En ce qui concerne les heures de travail, le tribunal a considéré que les déclarations des deux travailleurs constitués partie civile étaient discordantes. Par ailleurs, le tribunal a estimé qu’il n’y avait pas d’argument à tirer du fait que des chauffeurs routiers internationaux étaient amenés à dormir dans la cabine de leurs camions à l’appui d’une prévention de traite des êtres humains.

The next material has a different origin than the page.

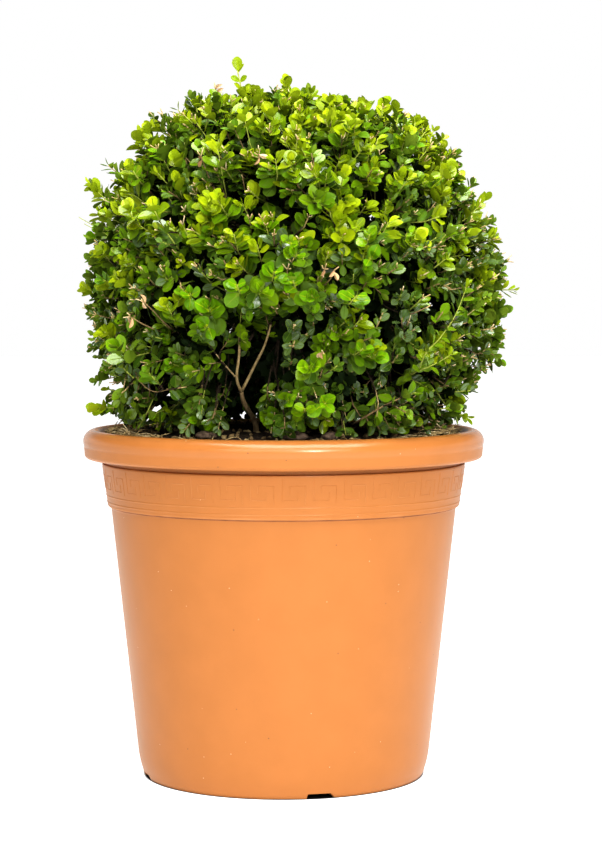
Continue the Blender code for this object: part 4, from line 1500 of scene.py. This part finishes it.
    def add_shade_shoots(self):
        """Leafy twigs a little way inside the clipped outline, their leaves painted mostly near black as
        shade.
        """
        draw = self.draw
        for direction in self.directions(SHADE_SHOOTS):
            reach = clip_reach(direction) - hollow_depth(direction)
            tip = CROWN_CENTRE + direction * reach * draw.uniform(*SHADE_REACH)
            tip.z = max(tip.z, CROWN_FLOOR + draw.uniform(0, FLOOR_SPREAD))
            root = self.root(direction, draw.uniform(0.3, 0.8))
            heading = self.shoot_heading(direction)
            self.shoot(root, tip, heading, draw.choice(("shade", "dark", "dark")), 5)

    def add_low_growth(self):
        """Dull leafy shoots under the crown, down to just above the soil; the inner ones are painted near
        black as shade.
        """
        draw = self.draw
        inner, outer = LOW_RING
        for step in range(LOW_SHOOTS):
            turn = (step * GOLDEN_SHARE + draw.uniform(0, 0.03)) % 1
            out = Vector(round_place(1, side_azimuth(self.index) + (2 * turn - 1) * SIDE_HALF))
            radius = inner + (outer - inner) * draw.random() ** 0.6
            spread, kinds = LOW_OUTSIDE if radius > LOW_OUTER else LOW_INSIDE
            tip = out * radius + UP * (LOW_FLOOR + draw.uniform(0, spread))
            if radius > LOW_INNER and hollow_depth((tip - CROWN_CENTRE).normalized()) > HOLLOW_START:
                continue
            start = tip + UP * draw.uniform(0.03, 0.05) - out * draw.uniform(0.01, 0.035)
            loose = self.loose(0.45)
            heading = (out + UP * draw.uniform(-0.7, 0.5) + loose).normalized()
            self.shoot((start, out - UP), tip, heading, draw.choice(kinds), 4)

    def own(self, rows):
        """The rows whose tip lies in this mass, as tip, direction and the rest of the row."""
        for tip, *rest in rows:
            direction = (tip - CROWN_CENTRE).normalized()
            if mass_at(direction) == self.index:
                yield tip, direction, *rest

    def add_marked_shoots(self):
        """The shoots, dead leaves and strays that have a place of their own, where they lie in this mass."""
        draw = self.draw
        for tip, direction, z in self.own((front_place(x, z, NEW_LIFT), z) for x, z in NEW_SHOOTS):
            root = self.root(direction, 0.8)
            rise, lean = draw.uniform(0.3, 1.3), draw.gauss(0, 0.3)
            heading = (direction + UP * rise + Vector((lean, 0, 0))).normalized()
            self.shoot(root, tip, heading, "new" if z > GREEN_BELOW else "green", 6)
        for tip, direction in self.own((front_place(x, z, 0),) for x, z in DEAD_LEAVES):
            root = self.root(direction, 0.8)
            self.add_dead_twig(smooth_path(*root, tip, direction + UP * 0.6, 5))
        for tip, direction, kind in self.own((Vector(place), kind) for place, kind in STRAYS):
            self.add_stray(tip, direction, kind)
        if self.index is None:
            self.add_tall_shoot()

    def add_dead_twig(self, path):
        """A bare brown twig with a few dry curled leaves."""
        draw = self.draw
        self.tubes.add(path, taper(*SHOOT_RADII, len(path)), BROWN)
        self.add_stubs(path)
        for back in (0.001, 0.004):
            place, heading = path_place(path, back)
            side = side_way(heading, draw.uniform(0, math.tau))
            along = (side * 0.6 - UP * draw.uniform(-0.4, 1)).normalized()
            tone = self.tone("dead")
            shape = (draw.uniform(0.007, 0.0105), 0.5, 0.9, draw.uniform(0.1, 0.5), 1)
            self.leaves.add(place, along, side.cross(along), shape, (tone,) * 3, 1)

    def add_stray(self, tip, direction, kind):
        """A shoot or a bare twig that sticks out past the clipped outline."""
        root = self.root(direction, 0.9)
        heading = (direction + UP * 0.5).normalized()
        if kind == "bare":
            self.tubes.add(smooth_path(*root, tip, heading, 6), taper(0.0007, 0.0003, 7), GREEN)
        else:
            kind, pairs = ("new", 3) if kind == "pair" else (kind, 5)
            self.shoot(root, tip, heading, kind, pairs, stray=True)

    def add_tall_shoot(self):
        """The long new shoot that stands above the crown, its leaves in far-apart pairs."""
        foot, tip = (Vector(place) for place in TALL_SHOOT)
        root = self.root((foot - CROWN_CENTRE).normalized(), 0.9)
        path = [*smooth_path(*root, foot, tip - foot, 5), foot.lerp(tip, 0.5), tip]
        self.tubes.add(path, taper(*SHOOT_RADII, len(path)), GREEN)
        for back, along, up, size in TALL_LEAVES:
            place, _ = path_place(path, back)
            tones = [self.tone(name) for name in ("fresh", "under_lime", "under_lime")]
            ways = (Vector(along).normalized(), Vector(up).normalized())
            self.leaves.add(place, *ways, (size, *TALL_SHAPE), tones, 0)

    def add_seen_twigs(self, name):
        """The twigs in the hollows of the lower front, some bare below and some leafy all along. They come
        last, and their leaves may hide one another."""
        self.draw, self.lines = random.Random("seen_" + name), ()
        for kind, radii, *places in SEEN_TWIGS:
            points = [Vector(place) for place in places]
            if mass_at((points[-1] - CROWN_CENTRE).normalized()) != self.index:
                continue
            inner = [b - a for a, b in zip(points, points[2:])]
            ways = [points[1] - points[0], *inner, points[-1] - points[-2]]
            path = points[:1]
            for a, b, leave, arrive in zip(points, points[1:], ways, ways[1:]):
                path += smooth_path(a, leave, b, arrive, 4)[1:]
            wood = {"bare": TAN, "brown": BROWN, "leafy": GREEN}[kind]
            self.tubes.add(path, taper(*radii, len(path)), wood, sides=8, relief=0.1)
            if kind == "leafy":
                self.dress(path, "olive", 13)
            else:
                self.add_end_shoots(path)

    def add_end_shoots(self, path):
        """Three leafy shoots near the end of a twig that stays in view."""
        for fork in range(3):
            start, heading = path_place(path, fork * 0.009)
            way = (heading + self.loose(0.5) + UP * 0.3 - Vector((0, 0.3, 0))).normalized()
            tip = start + way * self.draw.uniform(0.018, 0.03)
            self.shoot((start, heading), tip, way, self.draw.choice(("mid", "deep")), 4)


def make_foliage(materials, wood):
    lines = seen_lines()
    for index, name in [*enumerate(SIDE_NAMES), (None, "top")]:
        mass = Mass(name, index, lines)
        mass.grow()
        mass.add_seen_twigs(name)
        for piece in mass.leaves.pieces(name, materials):
            place_piece(piece, "leaves", "foliage_" + name)
        place_piece(mass.tubes.piece("twigs_" + name, wood), "bark", "foliage_" + name)


def flat_way(draw, rise):
    """A direction that lies nearly flat."""
    return Vector((draw.gauss(0, 1), draw.gauss(0, 1), draw.gauss(0, rise))).normalized()


def add_straw(tubes, heap, half, draw):
    """A straw in a heap, or anywhere by the wall if the heap goes all round."""
    all_round = half == math.pi
    angle = draw.uniform(-math.pi, math.pi) if all_round else heap + draw.gauss(0, 0.5) * half
    radius = ROLL_MOUTH - 0.005 - abs(draw.gauss(0, 0.012))
    pile = 0 if all_round else HEAP_HEIGHT * max(0, 1 - abs(angle - heap) / half)
    place = Vector(round_place(radius, angle, soil_height(radius) + 0.001 + draw.uniform(0, pile)))
    way = flat_way(draw, 0.18)
    length = draw.uniform(*STRAW_LENGTH)
    bend = place + way * length * 0.5 + UP * draw.uniform(0.0002, 0.0016)
    end = place + way * length
    if end.xy.length < SOIL_END:
        tubes.add([place, bend, end], STRAW_RADII, draw.choice((BROWN, TAN, TAN, CUT)), sides=4)


def add_chip(tubes, draw):
    """A chip of bark anywhere on the soil."""
    angle = draw.uniform(-math.pi, math.pi)
    radius = (ROLL_MOUTH - 0.006) * draw.uniform(0.15, 1) ** 0.5
    place = Vector(round_place(radius, angle, soil_height(radius) + 0.0006))
    way = flat_way(draw, 0.3)
    size = draw.uniform(*CHIP_SIZE)
    ends = [place - way * size * 1.4, place, place + way * size * 1.4]
    radii = [size * 0.5, size, size * 0.4]
    tubes.add(ends, radii, draw.choice((BROWN, BROWN, BROWN, TAN)), sides=6, relief=0.25)


def make_litter(wood):
    """Dry straw, twig bits and bark chips on the soil, heaped by the wall at the left and the right."""
    draw = random.Random("litter")
    tubes = Tubes()
    for heap, half, share in STRAW_HEAPS:
        for _ in range(round(STRAWS * share)):
            add_straw(tubes, heap, half, draw)
    for _ in range(CHIPS):
        add_chip(tubes, draw)
    place_piece(tubes.piece("soil_litter", wood), "soil", "soil")


def behind_share(tree, vector):
    """1 in the directions that lie behind the plant as photographed, 0 to its sides and front."""
    unit = add_node(tree, "VectorMath", {0: vector}, operation="NORMALIZE").outputs[0]
    turn = add_node(tree, "SeparateXYZ", {"Vector": unit}).outputs["Y"]
    return ramp_node(tree, turn, tuple(zip(BACKDROP_TURNS, (BLACK, WHITE))))


def make_floor():
    """A white floor that glows softly, with a painted shadow where the pot stands: near black there and
    without glow.
    """
    floor_white, tree, shader = principled("studio floor", FLOOR_WHITE, *PAINTED)
    place = add_node(tree, "TexCoord").outputs["Object"]
    away = add_node(tree, "VectorMath", {0: place}, operation="LENGTH").outputs["Value"]
    # Painted shadow: 0 inside the pot's foot, where the floor is near black and gives no glow
    clear = rising_share(tree, away, *BASE_SHADE)
    outer = mixed(tree, behind_share(tree, place), SIDE_FLOOR, FAR_GLOW)
    glow = mixed(tree, rising_share(tree, away, *GLOW_RANGE), NEAR_GLOW, outer)
    give(tree, shader.inputs["Base Color"], mixed(tree, clear, PAINTED_SHADOW_BLACK, FLOOR_WHITE))
    give(tree, shader.inputs["Emission Color"], mixed(tree, clear, BLACK, glow))
    give(tree, shader.inputs["Emission Strength"], 1)
    size = FLOOR_SIZE
    corners = [(-size, -size, 0), (size, -size, 0), (size, size, 0), (-size, size, 0)]
    floor = new_piece("studio_floor", mesh_of("studio_floor", corners, [(0, 1, 2, 3)], False), [floor_white])
    floor.location.z = FLOOR_DROP
    floor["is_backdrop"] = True


def make_world():
    """A white backdrop behind the plant, pale to the sides and dimmer above."""
    world = bpy.data.worlds.new("studio white")
    world.use_nodes = True
    tree = world.node_tree
    place = add_node(tree, "TexCoord").outputs["Generated"]
    height = add_node(tree, "SeparateXYZ", {"Vector": place}).outputs["Z"]
    low = mixed(tree, behind_share(tree, place), SIDE_GLOW, WHITE)
    high = ramp_node(tree, height, tuple(zip(HORIZON, (BLACK, WHITE))))
    give(tree, tree.nodes["Background"].inputs["Color"], mixed(tree, high, low, SKY_DIM))
    bpy.context.scene.world = world


def make_lamp(name, place, target, size, power):
    lamp = bpy.data.lights.new(name, "AREA")
    lamp.shape = "RECTANGLE"
    lamp.size, lamp.size_y = size
    lamp.energy = power
    light = new_piece(name, lamp)
    light.location = place
    light.rotation_euler = (Vector(target) - Vector(place)).to_track_quat("-Z", "Y").to_euler()


def make_camera():
    """The photograph's view: a long lens a little above the rim, tilted slightly down."""
    lens = bpy.data.cameras.new("camera")
    lens.sensor_width = SENSOR
    lens.lens = LENS
    camera = new_piece("camera", lens)
    camera.location = EYE
    camera.rotation_euler = (TILT, 0, 0)
    bpy.context.scene.camera = camera


def main():
    bpy.context.scene.view_settings.view_transform = "Standard"
    bpy.context.scene.view_settings.gamma = PRINT_GAMMA
    make_camera()
    make_floor()
    make_world()
    for name, row in LAMPS.items():
        make_lamp(name, *row)
    plain, polished = pot_material("terracotta plastic", SATIN), pot_material("polished plastic", POLISH)
    # The band's raised edges and the key are paler: wear, and a painted highlight
    worn_highlit = patterned("worn and highlit plastic", WORN_HIGHLIT_TERRACOTTA, WORN, WORN_HIGHLIT_NOISE, WORN_HIGHLIGHT_STOPS)[0]
    make_pot([plain, worn_highlit, rough_material("groove shade plastic"), polished])
    make_key(worn_highlit)
    make_soil(soil_material())
    mineral = rough_material("stone")
    for name, place, size in STONES:
        make_stone(name, place, size, mineral)
    make_limbs(rough_material("bark"))
    wood = [rough_material(name) for name in TWIG_WOODS]
    make_litter(wood)
    make_foliage(leaf_materials(), wood)


main()
boxes = {"cad": cad_box, "visual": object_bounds()}
{name: [list(corner) for corner in box] for name, box in boxes.items()}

Un autre travailleur de nationalité turque que celui qui a dénoncé les faits, lui aussi constitué partie civile était en effet le seul à déclarer qu’il travaillait tous les jours, sauf les week-end et jours fériés, qu’il roulait au moins 9 heures par jour, qu’il percevait 150 euros par semaine de la main à la main sans aucune fiche de paie, alors que les autres chauffeurs percevaient de l’ordre de 450 ou 500 euros par semaine et ce, parce qu’il était en formation et non européen. Il devait trafiquer ses heures de travail pour arriver à temps lors des livraisons. Il plaçait ainsi notamment un aimant pour pouvoir continuer à rouler sans faire la pause obligatoire.

Le tribunal a conclu que l’enquête n’a pas permis d’établir à suffisance de droit les éléments constitutifs de traite des êtres humains et a déclaré cette prévention non établie au bénéfice du doute.

Le tribunal a retenu la prévention d’organisation criminelle sauf à l’égard de trois prévenus physiques et des personnes morales qu’il a acquittés de cette prévention.

Certaines parties civiles ont vu leur demande déclarée (partiellement) fondée.

Cette décision a fait l’objet d’un appel.

Dans un arrêt du 14 décembre 2017, la cour d’appel de Liège a confirmé en grande partie les condamnations et acquittements prononcés en première instance. Contrairement au tribunal, la cour a également acquitté les prévenus de la prévention de participation à une organisation criminelle.